+++ Provided material
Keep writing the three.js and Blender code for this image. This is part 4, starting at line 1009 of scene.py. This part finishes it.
++++++
+++ Provided material
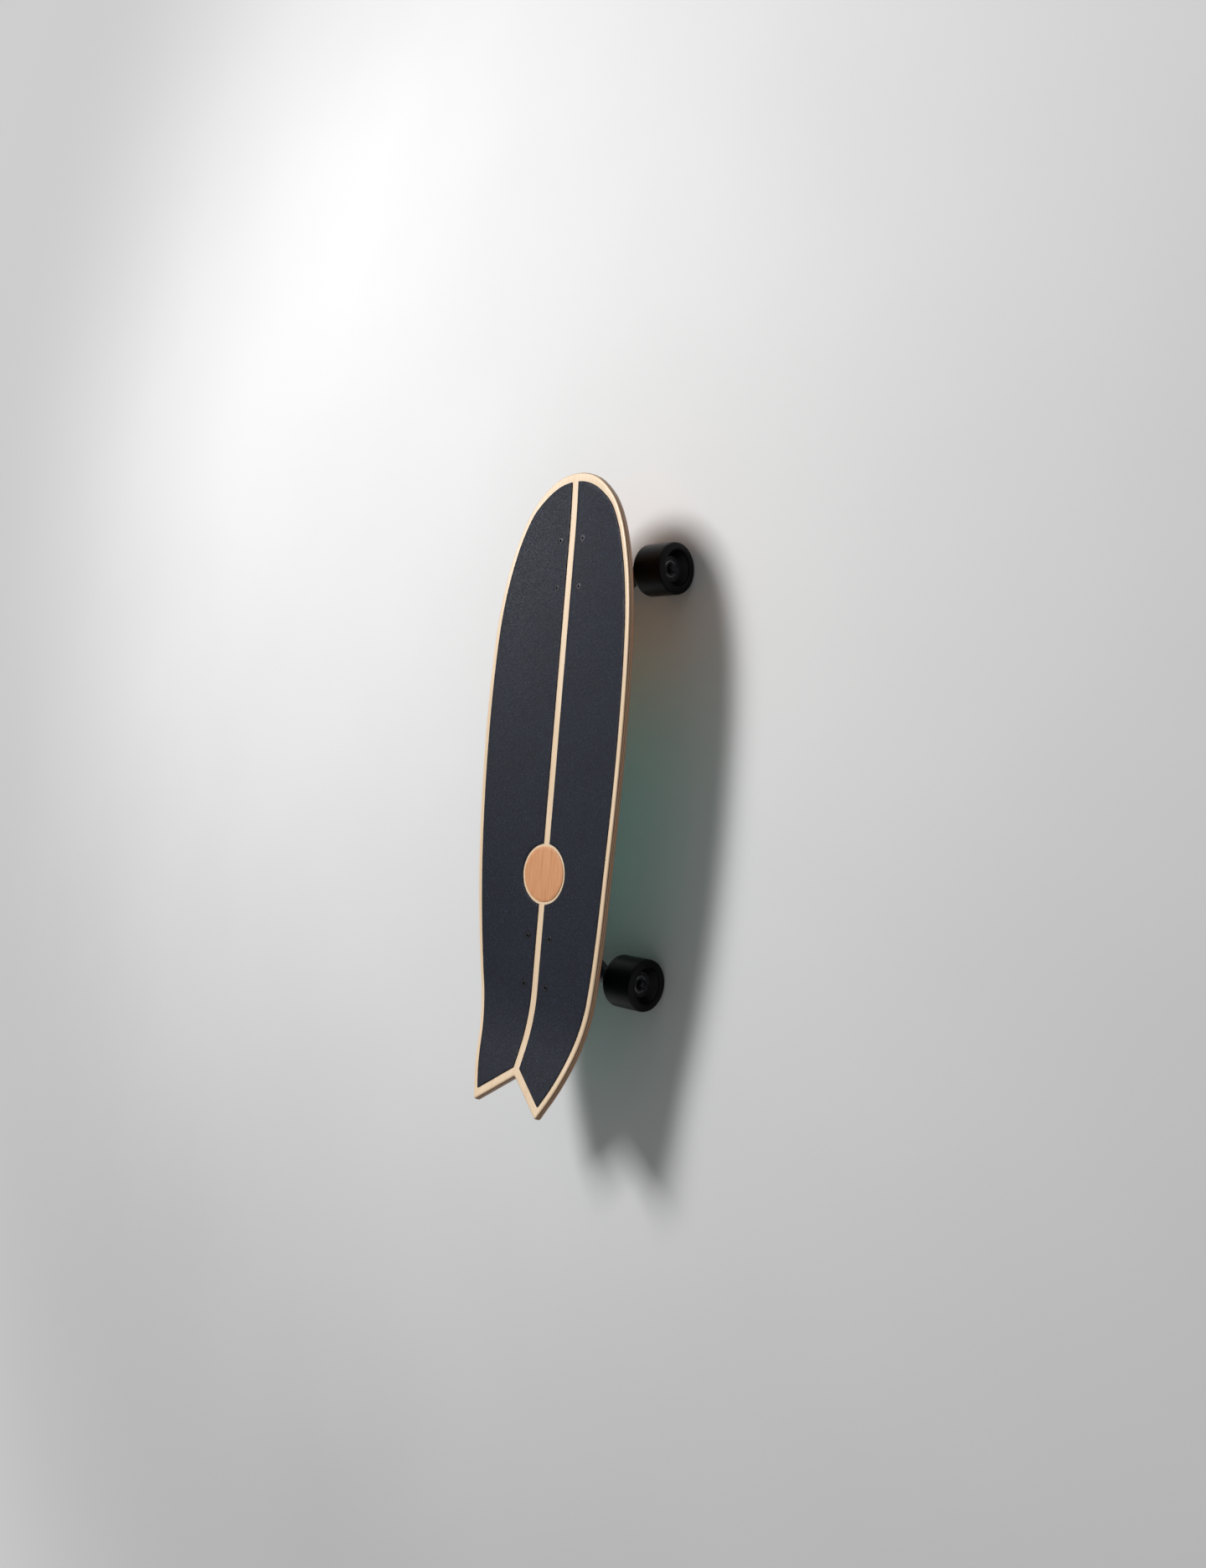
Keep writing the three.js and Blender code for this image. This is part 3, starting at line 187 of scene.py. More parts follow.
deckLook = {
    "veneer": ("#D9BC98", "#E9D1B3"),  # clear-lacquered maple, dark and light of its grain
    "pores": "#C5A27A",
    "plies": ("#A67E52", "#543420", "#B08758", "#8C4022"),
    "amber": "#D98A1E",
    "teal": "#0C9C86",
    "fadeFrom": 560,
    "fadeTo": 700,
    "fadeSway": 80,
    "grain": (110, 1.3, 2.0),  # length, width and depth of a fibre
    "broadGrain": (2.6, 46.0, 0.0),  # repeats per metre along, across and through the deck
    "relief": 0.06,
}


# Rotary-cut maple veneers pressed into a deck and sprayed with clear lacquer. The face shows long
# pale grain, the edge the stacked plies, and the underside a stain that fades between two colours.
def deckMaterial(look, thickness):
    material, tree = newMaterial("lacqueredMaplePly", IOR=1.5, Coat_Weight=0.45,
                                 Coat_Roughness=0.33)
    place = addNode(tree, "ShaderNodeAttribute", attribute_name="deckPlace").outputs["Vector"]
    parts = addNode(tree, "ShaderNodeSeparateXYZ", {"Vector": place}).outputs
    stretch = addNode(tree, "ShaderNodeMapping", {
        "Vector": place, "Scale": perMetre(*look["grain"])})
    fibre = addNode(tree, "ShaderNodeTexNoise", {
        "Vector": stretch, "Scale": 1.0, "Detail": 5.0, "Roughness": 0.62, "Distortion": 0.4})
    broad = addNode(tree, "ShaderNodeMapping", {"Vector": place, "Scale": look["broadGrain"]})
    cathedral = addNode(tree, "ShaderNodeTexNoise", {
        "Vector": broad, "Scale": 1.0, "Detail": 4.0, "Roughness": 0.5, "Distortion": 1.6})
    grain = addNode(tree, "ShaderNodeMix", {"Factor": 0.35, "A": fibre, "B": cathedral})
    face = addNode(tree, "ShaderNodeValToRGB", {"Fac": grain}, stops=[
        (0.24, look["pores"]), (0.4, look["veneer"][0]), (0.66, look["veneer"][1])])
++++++
### Stated task:
From the entries above, copy every line containing the word "starting".

### Exercise solution:
Keep writing the three.js and Blender code for this image. This is part 4, starting at line 1009 of scene.py. This part finishes it.
Keep writing the three.js and Blender code for this image. This is part 3, starting at line 187 of scene.py. More parts follow.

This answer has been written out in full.